James Robinson, chairman of American Express, argues for the creation of a new international organization, the Institute of International Debt and Development, or I2D2 for short. (American Express knows something about marketing, after all.) I2D2 would buy Third World loans from commercial banks at a discount in exchange for bonds backed by industrial countries. The United Nations Conference on Trade and Development offers a far more radical proposal: an outright 30% reduction of private bank loans owed by 15 major debtor countries.

Not surprisingly, some bankers oppose any debt forgiveness. Walter Seipp, chairman of West Germany’s Commerzbank, lambastes Latin Americans who live beyond their means on borrowed dollars. Says Seipp: “I haven’t worked 16 hours a day in a bank just to pay for their life-styles. The term forgiveness does not exist in my vocabulary.”
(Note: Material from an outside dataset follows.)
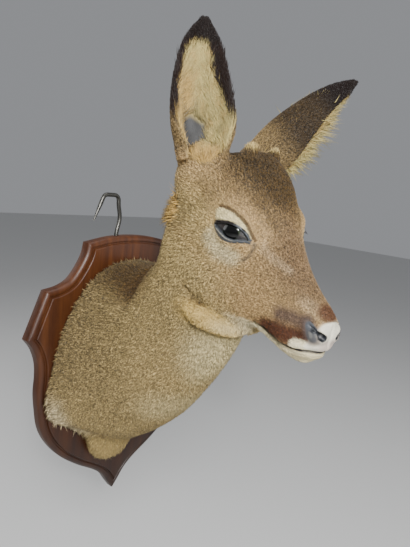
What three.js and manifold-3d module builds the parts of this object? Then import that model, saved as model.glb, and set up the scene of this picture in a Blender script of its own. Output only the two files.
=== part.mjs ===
// A young roe deer's head and shoulders, mounted on a shield board that hangs
// from a steel hook. Millimetres, +Z up. The origin is the middle of the
// board's back face, the animal faces -Y and its left side is at +X.
import * as THREE from "three";
import { mergeVertices } from "three/addons/utils/BufferGeometryUtils.js";
import Module from "manifold-3d";

const wasm = await Module();
wasm.setup();

// ---- driving sizes -------------------------------------------------------
const gap = 0.3; // between pieces that touch
const board = {
  edge: 9, // height of the square edge
  front: 13.6, // height of the raised front panel
  tip: -147.5,
  top: 147.5,
};
const bodyBack = -board.front - gap; // the hide's flat back
const headPose = { place: [-29.1, -205.1, 178.7], yaw: -6.4, pitch: -22.2, roll: -0.5 };
const eye = { centre: [-5.5, 26.5, -3.5], radius: 14, halfLength: 18.5, upper: 7.5, lower: 6.5 };
const neckPivot = { y: 0, z: 236 };
const earThickness = 7; // hide and hair together
const ears = {
  right: { root: [-65, -36.5, 28], tip: [0.0, 0.075, 1.0], face: [-0.45, -0.85, 0.0], length: 110, spread: 1 },
  left: { root: [-66, 27, 28], tip: [0.51, -0.5, 0.7], face: [0.81, 0.0, -0.59], length: 114, spread: 0.8 },
};
const wire = { radius: 2.2, x: -18, y: -3, foot: 118, shoulder: 183, bend: 6, flat: 9, bow: 3, tip: [-48.2, 162] };

// ---- small vector kit ----------------------------------------------------
const rad = Math.PI / 180;
const dot = (a, b) => a[0] * b[0] + a[1] * b[1] + a[2] * b[2];
const add = (a, b) => [a[0] + b[0], a[1] + b[1], a[2] + b[2]];
const sub = (a, b) => [a[0] - b[0], a[1] - b[1], a[2] - b[2]];
const scale = (a, k) => [a[0] * k, a[1] * k, a[2] * k];
const cross = (a, b) => [a[1] * b[2] - a[2] * b[1], a[2] * b[0] - a[0] * b[2], a[0] * b[1] - a[1] * b[0]];
const unit = (a) => scale(a, 1 / Math.hypot(...a));
const mirrored = (a, side) => [a[0], a[1] * side, a[2]];

// ---- distance fields: below zero is inside -------------------------------
function smoothUnion(a, b, k) {
  const h = Math.min(1, Math.max(0, 0.5 + (0.5 * (b - a)) / k));
  return b * (1 - h) + a * h - k * h * (1 - h);
}
function ellipsoid(p, centre, radii) {
  const q = sub(p, centre);
  const near = Math.hypot(q[0] / radii[0], q[1] / radii[1], q[2] / radii[2]);
  const slope = Math.hypot(q[0] / radii[0] ** 2, q[1] / radii[1] ** 2, q[2] / radii[2] ** 2);
  return (near * (near - 1)) / Math.max(slope, 1e-9);
}
function taperedRod(p, a, b, radiusA, radiusB) {
  const ab = sub(b, a);
  const t = Math.min(1, Math.max(0, dot(sub(p, a), ab) / dot(ab, ab)));
  return Math.hypot(...sub(p, add(a, scale(ab, t)))) - (radiusA + (radiusB - radiusA) * t);
}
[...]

Instead of forgiving loans, bankers are swapping debt for equity stakes in local companies. Citicorp last month swapped $66 million of Chile’s debt for a $56 million stake in a forestry project. Some loans are being taken over by organizations concerned about the welfare of developing nations. Conservation International, for example, bought $650,000 worth of Bolivian debt from Citicorp at the discounted price of $100,000. Instead of demanding payments on the loan, the nonprofit organization has created a wildlife sanctuary in the Amazon Basin that the Bolivian government has agreed to protect.

These imaginative and important steps, however, will reduce total Third World debt by only a tiny fraction. Bankers may find that if they move too cautiously in easing the debt burden, more sweeping solutions to the problem may be forced upon them.